If the curved surface area of a cone is 880 cm\(^2\) and its radius is 14 cm, then its slant height is

• A. 10 cm
• B. 20 cm
• C. 40 cm
• D. 30 cm

Hint:

When the radius or diameter is a multiple of 7, it's almost always easier to use \(\pi = 22/7\) as it will lead to cancellations and simpler arithmetic.

Answer 1

The Correct Option is B

Step 1: Understanding the Concept:
The curved surface area (CSA) of a cone is related to its radius (\(r\)) and slant height (\(l\)) by a standard formula. We can use this formula to find the slant height when the area and radius are known.

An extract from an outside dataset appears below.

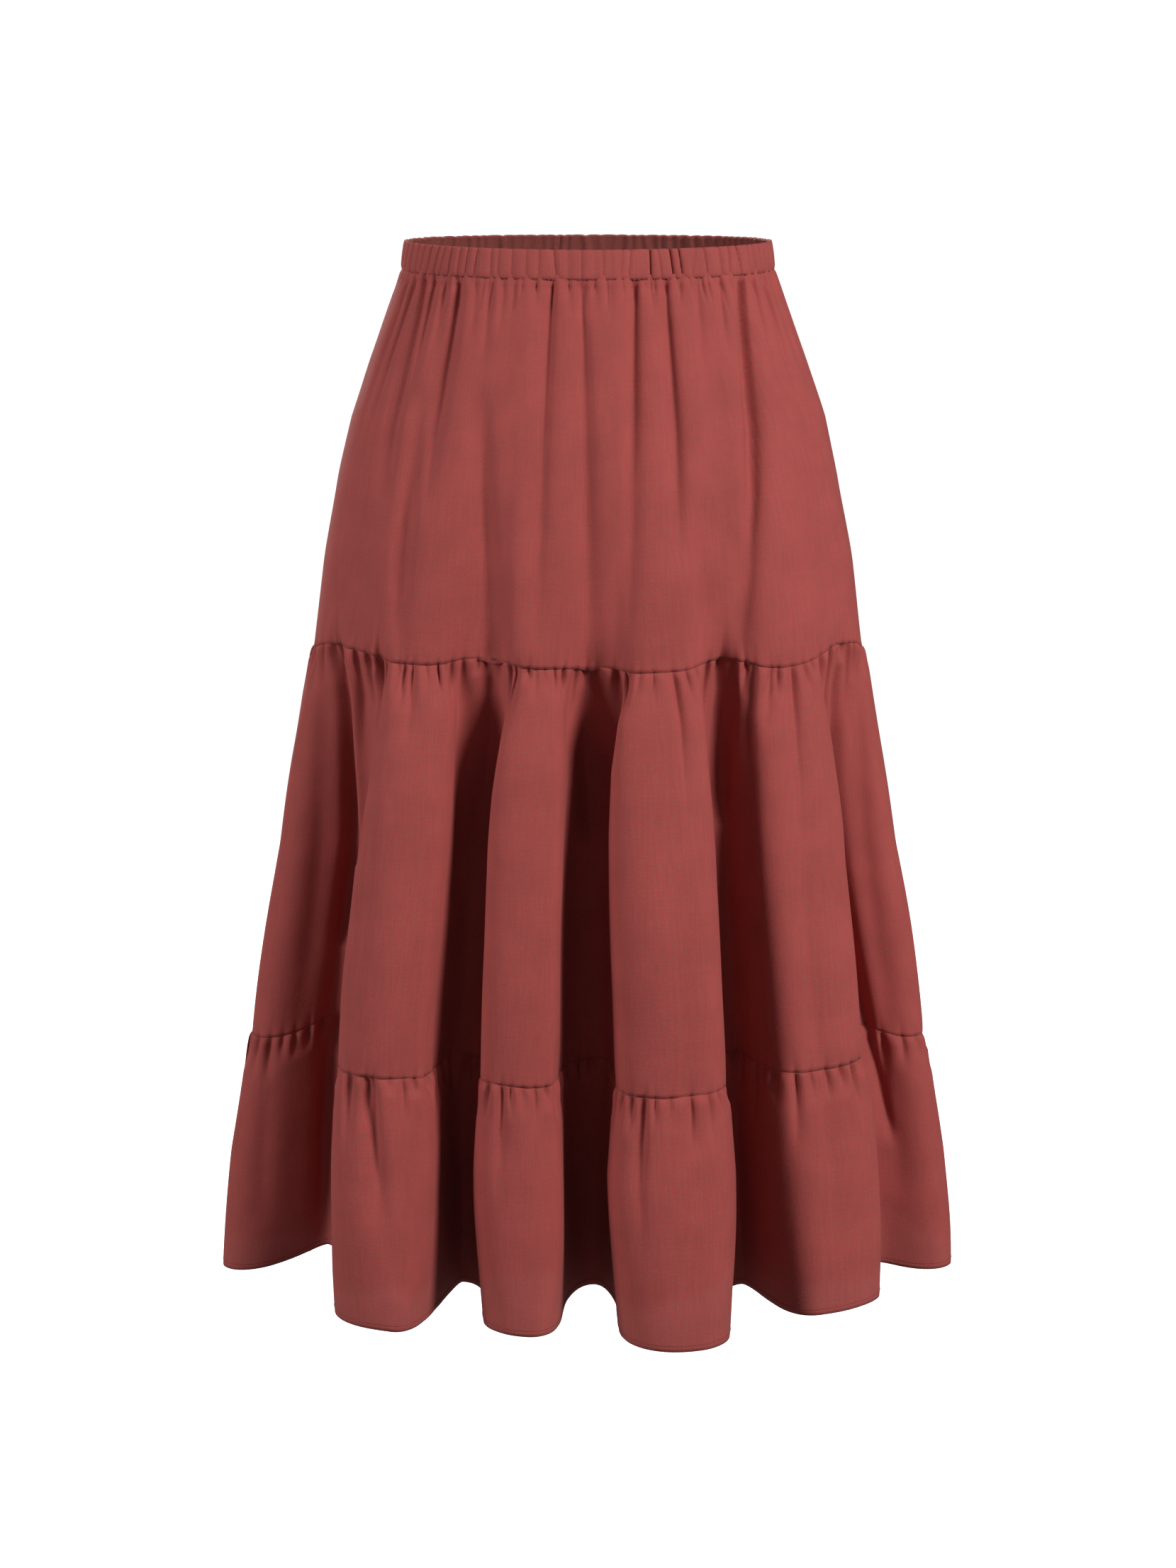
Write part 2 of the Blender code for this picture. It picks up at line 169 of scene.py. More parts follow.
# narrower gathers that spring from the band: reach is the level where each ends
BandGather = namedtuple("BandGather", "upper lower reach depth width lean")
BAND_GATHERS = (
    BandGather(-71, -69, 0.45, 1.8, 2.6, 0.3), BandGather(-66, -63, 0.50, 2.2, 2.8, 0.4),
    BandGather(-60, -51, 0.60, 2.8, 2.8, 0.4), BandGather(-54, -50, 0.36, 2.4, 2.8, 0.5),
    BandGather(-48, -46, 0.24, 1.8, 2.4, 0.4), BandGather(-43, -38, 0.60, 3.0, 3.2, 0.5),
    BandGather(-36, -33, 0.20, 1.4, 2.4, 0.2), BandGather(-31, -28, 0.26, 1.6, 2.6, 0.0),
    BandGather(-26, -25, 0.16, 1.6, 2.2, 0.3), BandGather(-22, -22, 0.12, 1.4, 2.0, -0.2),
    BandGather(-16, -15, 0.10, 1.2, 2.0, 0.0), BandGather(-10.5, -10.6, 1.00, 2.6, 3.4, -0.3),
    BandGather(-6, -5, 0.10, 1.0, 2.0, 0.0), BandGather(-2.2, 1, 1.05, 2.6, 3.4, 0.2),
    BandGather(2, 2, 0.12, 1.0, 2.2, 0.0), BandGather(7, 7, 0.12, 1.2, 2.0, 0.0),
    BandGather(14.8, 7, 1.05, 3.0, 3.6, -0.2), BandGather(19, 19, 0.10, 2.2, 2.2, 0.0),
    BandGather(24.5, 19.5, 0.75, 2.8, 3.4, -0.4), BandGather(29, 27, 0.09, 1.6, 2.0, 0.0),
    BandGather(35, 30, 0.36, 1.6, 3.0, 0.2), BandGather(44, 40, 0.20, 1.8, 2.2, -0.3),
    BandGather(55.6, 33, 1.00, 4.2, 3.4, -0.55), BandGather(61, 55, 0.30, 1.8, 2.6, -0.3),
    BandGather(68, 64, 0.44, 2.2, 3.0, -0.4), BandGather(76, 73, 0.30, 1.6, 2.6, -0.2),
    BandGather(84, 83, 0.40, 2.0, 2.8, 0.3), BandGather(97, 96, 0.28, 1.8, 2.6, -0.3),
    BandGather(109, 110, 0.50, 2.6, 3.0, 0.4), BandGather(119, 120, 0.24, 1.6, 2.4, 0.0),
    BandGather(131, 134, 0.55, 2.6, 3.2, -0.4), BandGather(139, 141, 0.20, 1.6, 2.4, 0.2),
    BandGather(150, 152, 0.40, 2.2, 2.8, 0.3), BandGather(161, 160, 0.16, 1.4, 2.2, 0.0),
    BandGather(170, 172, 0.62, 2.8, 3.2, -0.3), BandGather(179, 179, 0.18, 1.6, 2.4, 0.2),
    BandGather(188, 186, 0.46, 2.2, 2.8, 0.4), BandGather(199, 201, 0.22, 1.6, 2.4, 0.0),
    BandGather(208, 206, 0.60, 2.8, 3.2, 0.3), BandGather(219, 220, 0.28, 1.8, 2.6, -0.3),
    BandGather(228, 226, 0.44, 2.2, 2.8, 0.4), BandGather(241, 243, 0.34, 2.0, 2.8, -0.3),
    BandGather(259, 260, 0.42, 2.0, 2.8, 0.3), BandGather(267, 268, 0.26, 1.6, 2.4, 0.0),
)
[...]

Step 2: Key Formula or Approach:
The formula for the curved surface area of a cone is:
\[ CSA = \pi r l \] We need to solve for \(l\).

Step 3: Detailed Explanation:
We are given:
CSA = 880 cm\(^2\)
Radius, \(r = 14\) cm
Use the value \(\pi \approx \frac{22}{7}\).
Substitute the given values into the formula:
\[ 880 = \frac{22}{7} \times 14 \times l \] Simplify the right side:
\[ 880 = 22 \times 2 \times l \] \[ 880 = 44 \times l \] Now, solve for \(l\):
\[ l = \frac{880}{44} \] \[ l = 20 \] The slant height is 20 cm.

Step 4: Final Answer:
The slant height is 20 cm.